In 1845, Poe’s dearest dreams came true with the publication of “The Raven” in the American Review for February 1845. (Technically, the first publication is in the New York Evening Mirror for January 29, 1845, but that argument is irrelevant for my purpose here.) The response was almost instant recognition and acceptance. As a poet, Poe had finally arrived. The publication of The Raven and Other Poems later in 1845, and an English reprint in 1846, brought many of his better poems before the eyes of the public, and literally carried his name around the world. In the preface, Poe commented, “Events not to be controlled have prevented me from making, at any time, any serious effort in what, under happier circumstances, would have been the field of my choice. With me poetry has been not a purpose, but a passion; and the passions should be held in reverence; they must not — they cannot at will be excited with an eye to the paltry compensations, or the more paltry commendations, of mankind.”

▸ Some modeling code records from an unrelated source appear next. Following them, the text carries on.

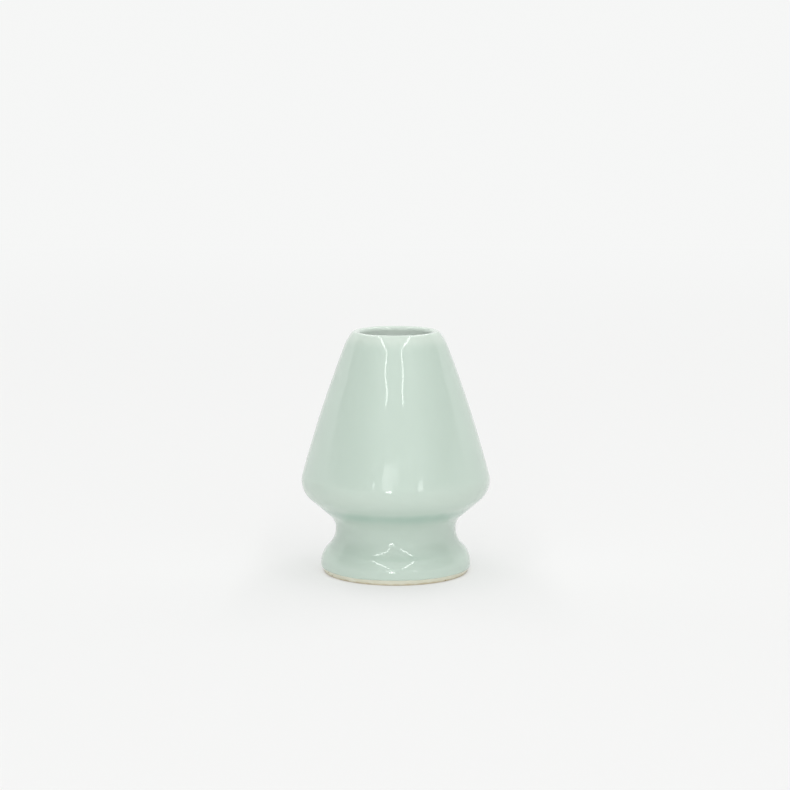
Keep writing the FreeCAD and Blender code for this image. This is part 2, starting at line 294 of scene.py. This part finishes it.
def ringMesh(name, points, attributes):
    # A closed shell from a grid of points (angle, place in the loop, xyz): both ways round, each
    # four neighbours make a face, so it has no seam, pole or rim.
    columns, rows = points.shape[:2]
    index = np.arange(columns * rows).reshape(columns, rows)
    after, above = np.roll(index, -1, axis=0), np.roll(index, -1, axis=1)
    corners = np.stack((index, after, np.roll(after, -1, axis=1), above), axis=-1).reshape(-1, 4)
    mesh = bpy.data.meshes.new(name)
    mesh.vertices.add(columns * rows)
    mesh.vertices.foreach_set("co", points.astype(np.float32).ravel())
    mesh.loops.add(corners.size)
    mesh.loops.foreach_set("vertex_index", corners.astype(np.int32).ravel())
    mesh.polygons.add(len(corners))
    mesh.polygons.foreach_set("loop_start", np.arange(0, corners.size, 4, dtype=np.int32))
    mesh.update(calc_edges=True)
    mesh.validate()
    for label, values in attributes.items():
        layer = mesh.attributes.new(label, "FLOAT", "POINT")
        grid = np.broadcast_to(values, (columns, rows)).astype(np.float32)
        layer.data.foreach_set("value", grid.ravel())
    mesh.shade_smooth()
    mesh.set_sharp_from_angle(angle=math.radians(50))  # only a glaze's cut edges turn this fast
    piece = bpy.data.objects.new(name, mesh)
    bpy.context.scene.collection.objects.link(piece)
    return piece


# What both glazes have in common. Lengths are in metres.
glaze = {
    "hollowReach": 0.006,  # it feels how the outline turns over this length either way
    "hollowTurn": 0.0040,  # the radius of a hollow that it begins to fill
    "edgeRows": 13,  # extra rows in the first share of the skin, bunched towards the wiped edge
    "edgeShare": 0.012,
    "edgeBunching": 1.6,
    "leastSagAndShade": 0.35,  # how much sags where it cannot lie, against 1 on an upward surface; on the foot's upward shelf this darkening is partly painted shade
    "lipThinning": 2.2,  # how much thinner it is at the mouth's straight wall
    "lipReach": 0.0023,
    "settleReach": 0.002,  # where the two glazes meet, each is plain over this length
    "edgeFade": 0.0009,  # the paler margin above the wiped edge
}

# The dipped coat outside.
coat = {
    "skinRows": 190,
    "backRows": 60,
    "edgeWave": 0.00022,  # how far the wiped edge wanders up and down
    "edgeRound": 0.00045,  # the length over which it rounds off
    "edgeRoll": 0.00010,  # the swell where the glaze gathers just above it
    "rollWidth": 0.0006,
    "pooling": 0.00007,  # how much thicker it is in the neck
    "hollows": 0.30,  # how much of that thickness shows in the colour
    "paintedShade": 0.74,  # painted shade: a dark band under the shoulder's overhang, at a height and over a width
    "paintedShadeHeight": 0.0213,
    "paintedShadeWidth": 0.0029,
    "sagAndShade": 3.0,  # how far it has run down and gathered at the foot, most where it can lie; partly real pooling, partly painted shade on the foot's shelf under the shoulder
    "sagAndShadeHeight": 0.0044,
}


def edgeWave(turn, size):
    # the wiped edge's height against its mean: a slow wander and a finer tremble, each a sum of
    # sines that run a whole number of times round
    slow = np.sin(turn + 2.2) + 0.6 * np.sin(3 * turn + 0.4) + 0.35 * np.sin(7 * turn + 1.9)
    fine = 0.16 * np.sin(17 * turn + 0.3) + 0.10 * np.sin(29 * turn + 2.6)
    return size * (slow + fine) / 1.6


def pooled(run, places):
    # How thick the glaze lies, from -1 on a sharp bulge to 1 in a tight hollow: minus tanh of the
    # outline's turning per metre times hollowTurn, averaged under a raised cosine that ends at
    # hollowReach.
    reach = glaze["hollowReach"]
    along, _, normals = run
    turning = np.arcsin(np.clip(np.cross(normals[:-1], normals[1:]), -1, 1))
    even = np.arange(-reach, along[-1] + reach, form["spacing"])
    total = np.interp(even, along, np.concatenate(([0.0], np.cumsum(turning))))
    window = np.hanning(2 * int(reach / form["spacing"]) + 1)
    mean = np.convolve(np.gradient(total, form["spacing"]), window / window.sum(), "same")
    return -np.tanh(np.interp(places, even, mean) * glaze["hollowTurn"])


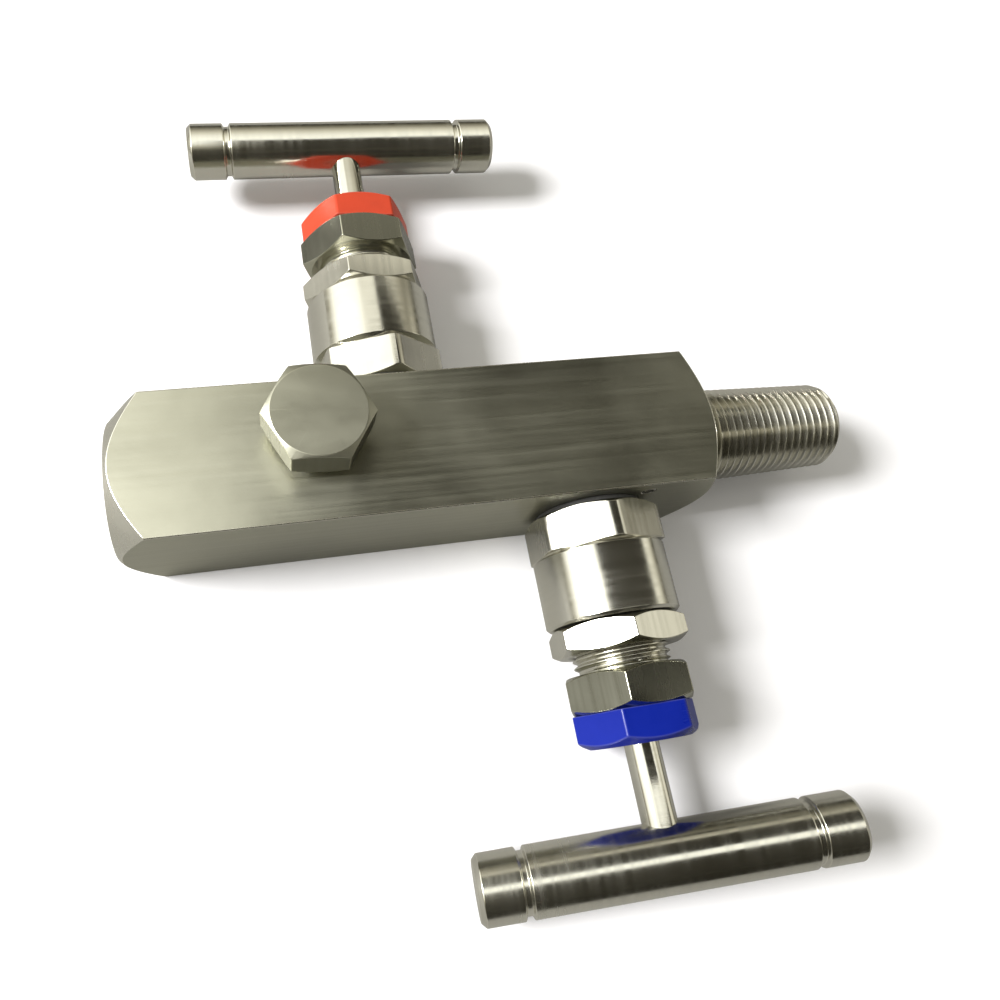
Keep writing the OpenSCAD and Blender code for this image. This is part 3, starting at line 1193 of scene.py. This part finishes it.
HANDLE_STEEL = {
    valve: steel(
        f"{valve}_handle_bar",
        BRIGHT,
        0.20,
        (FINE, 90, 90),
        marks=0.12,
        wave=0.5,
        # the vent valve points the other way, so its handle turns the other way too
        tilt=-pose["handle"] if valve == "isolate" else pose["handle"],
        origin=ON_VALVE[valve] @ Vector((0, 0, HANDLE_S)) * MM,
    )
    for valve, pose in VALVES.items()
}

bar_body()
vent_plug()
for valve, pose in VALVES.items():
    place = ON_VALVE[valve]
    seat(valve, place)
    bonnet_seal(valve, place)
    bonnet(valve, place, pose["bonnet"])
    lock_pin(valve, place)
    lock_nut(valve, place, pose["lock_nut"])
    gland_bolt(valve, place, pose["gland_bolt"])
    gland_follower(valve, place)
    packing(valve, place)
    packing_washer(valve, place)
    dust_cap(valve, place, pose["dust_cap"])
    needle(valve, place)
    spindle(valve, place)
    handle(valve, place, pose["handle"])


# ---- camera, floor and light -------------------------------------------------------

# placed by a fit to the edges of the bar, the thread, the caps and the T-bars
camera_data = bpy.data.cameras.new("camera")
camera = bpy.data.objects.new("camera", camera_data)
scene.collection.objects.link(camera)
camera.location = (-0.0365, -0.0600, 0.1829)
camera.rotation_euler = (0.368, -0.150, -0.158)
camera_data.lens = 30.02
camera_data.sensor_width = 36
camera_data.shift_x = 0.08
camera_data.shift_y = -0.04
camera_data.clip_start = 0.01
scene.camera = camera
scene.view_settings.view_transform = "Standard"

# strength of the sky where it is bright and where it is dark, and the share of it that
# lights matt surfaces
SKY_GLOW = 1.64
SKY_DARK = 0.025
MATT_SHARE = 0.39


def floor():
    """Wide pale table with a faint grain."""
    mesh = bpy.data.meshes.new("floor")
    reach = 4.0
    mesh.from_pydata(
        [(-reach, -reach, 0), (reach, -reach, 0), (reach, reach, 0), (-reach, reach, 0)],
        [],
        [(0, 1, 2, 3)],
    )
    table = bpy.data.objects.new("floor", mesh)
    scene.collection.objects.link(table)
    f = Finish("pale_table")
    grain = f.noise(f.place((220, 220, 220)), 3, 0.5)
    pale = f.blend(grain, (0.88, 0.87, 0.885, 1.0), (0.91, 0.90, 0.91, 1.0))
    # reflections show a dimmer table than the camera sees
    path = f.tree.nodes.new("ShaderNodeLightPath")
    f.feed(
        f.shader.inputs["Base Color"],
        f.blend(path.outputs["Is Glossy Ray"], pale, (0.24, 0.234, 0.21, 1.0)),
    )
    f.shader.inputs["Roughness"].default_value = 0.85
    f.shader.inputs["Emission Color"].default_value = (1.0, 0.99, 1.0, 1.0)
    f.shader.inputs["Emission Strength"].default_value = 0.07
    mesh.materials.append(f.material)


def flag(name, across, along, height):
    """Level dark card, hung above the object or in front of it.

    It shows only in reflections, where it gives turned steel its dark bands.
    """
    mesh = bpy.data.meshes.new(name)
    (x0, x1), (y0, y1) = across, along
    mesh.from_pydata(
        [(x0, y0, height), (x1, y0, height), (x1, y1, height), (x0, y1, height)],
        [],
        [(0, 3, 2, 1)],
    )
    card = bpy.data.objects.new(name, mesh)
    scene.collection.objects.link(card)
    f = Finish("dark_card")
    f.shader.inputs["Base Color"].default_value = (0.025, 0.022, 0.012, 1.0)
    f.shader.inputs["Roughness"].default_value = 1.0
    mesh.materials.append(f.material)
    card.visible_camera = False
    card.visible_diffuse = False
    card.visible_shadow = False
    card.visible_transmission = False


def dome():
    """Sky that metal reflects, and a plain backdrop for the camera.

    It is bright overhead and low on the left, less so low on the right, and dark in front.
    """
    world = bpy.data.worlds.new("studio")
    scene.world = world
    world.use_nodes = True
    tree = world.node_tree
    back = tree.nodes["Background"]

    def math_node(kind, a, b=None, c=None):
        made = tree.nodes.new("ShaderNodeMath")
        made.operation = kind
        for socket, value in zip(made.inputs, (a, b, c)):
            if isinstance(value, bpy.types.NodeSocket):
                tree.links.new(value, socket)
            elif value is not None:
                socket.default_value = value
        return made.outputs[0]

    split = tree.nodes.new("ShaderNodeSeparateXYZ")
    tree.links.new(tree.nodes.new("ShaderNodeTexCoord").outputs["Generated"], split.inputs[0])
    x, y, z = split.outputs

    def ease(value, low, high, to_low, to_high):
        made = tree.nodes.new("ShaderNodeMapRange")
        made.interpolation_type = "SMOOTHSTEP"
        tree.links.new(value, made.inputs["Value"])
        for key, number in zip(
            ("From Min", "From Max", "To Min", "To Max"), (low, high, to_low, to_high)
        ):
            made.inputs[key].default_value = number
        return made.outputs[0]

    upward = math_node("POWER", math_node("MAXIMUM", z, 0.0), 2.0)
    overhead = math_node("MULTIPLY", upward, ease(x, 0.35, 0.65, 1.0, 1.4))
    left = math_node("MULTIPLY", ease(x, -0.38, -0.02, 1.0, 0.0), ease(z, -0.05, 0.3, 0.0, 1.0))
    right = math_node("MULTIPLY", ease(x, 0.75, 0.92, 0.0, 0.65), ease(z, 0.0, 0.3, 0.0, 1.0))
    brightest = math_node("MAXIMUM", overhead, math_node("MAXIMUM", left, right))
    lit = math_node("MULTIPLY", ease(y, -0.6, 0.0, 0.04, 1.0), brightest)
    glow = math_node("MULTIPLY_ADD", lit, SKY_GLOW, SKY_DARK)
    # matt surfaces get less of the sky than reflections do, so that the lamp's shadows show
    path = tree.nodes.new("ShaderNodeLightPath")
    share = math_node("MULTIPLY_ADD", path.outputs["Is Diffuse Ray"], MATT_SHARE - 1.0, 1.0)
    brightness = math_node("MULTIPLY", glow, share)
    colour = tree.nodes.new("ShaderNodeMix")
    colour.data_type = "RGBA"
    tree.links.new(lit, colour.inputs["Factor"])
    colour.inputs[6].default_value = (1.0, 0.92, 0.66, 1.0)
    colour.inputs[7].default_value = (1.0, 1.0, 0.93, 1.0)
    tree.links.new(colour.outputs[2], back.inputs["Color"])
    tree.links.new(brightness, back.inputs["Strength"])

    # the camera sees a plain pale backdrop behind the table
    plain = tree.nodes.new("ShaderNodeBackground")
    plain.inputs["Color"].default_value = (1, 1, 1, 1)
    plain.inputs["Strength"].default_value = 1.0
    mix = tree.nodes.new("ShaderNodeMixShader")
    tree.links.new(path.outputs["Is Camera Ray"], mix.inputs[0])
    tree.links.new(back.outputs[0], mix.inputs[1])
    tree.links.new(plain.outputs[0], mix.inputs[2])
    tree.links.new(mix.outputs[0], tree.nodes["World Output"].inputs["Surface"])


def soft_lamp(name, towards, distance, size, energy, colour):
    """Square soft light that hangs in a direction from the object and faces it."""
    data = bpy.data.lights.new(name, "AREA")
    data.size = size
    data.energy = energy
    data.color = colour
    lamp = bpy.data.objects.new(name, data)
    scene.collection.objects.link(lamp)
    lamp.location = Vector(towards).normalized() * distance
    lamp.rotation_euler = lamp.location.to_track_quat("Z", "Y").to_euler()


floor()
dome()
soft_lamp("key", (-0.73, 0.09, 0.68), 1.2, 0.36, 23.5, (1.0, 1.0, 1.0))
flag("flag_body", (-0.038, 0.360), (-0.052, 0.096), 0.186)
flag("flag_low", (0.006, 0.120), (0.050, 0.092), 0.100)
flag("flag_gland", (0.012, 0.070), (-0.075, -0.055), 0.070)
flag("flag_front", (-0.038, 0.300), (-0.420, -0.100), 0.186)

Poe was now free to return to his first love, and return to it he did. Beginning towards the end of 1847, he produced no fewer than seven of his most important poems: “Ulalume” (late 1847), “To Helen” (“I saw thee once . . .”) (1848), “The Bells” (1848/1849), “For Annie” (1849), “A Dream Within a Dream” (1849, a substantial revision of “To — —” of 1829, beginning “Should my early life seem . . .” and “Imitation” of 1827), “Eldorado” (1849) and the perennial favorite “Annabel Lee” (1849). Who can say what Poe would yet have written if not for the intervening hand of death.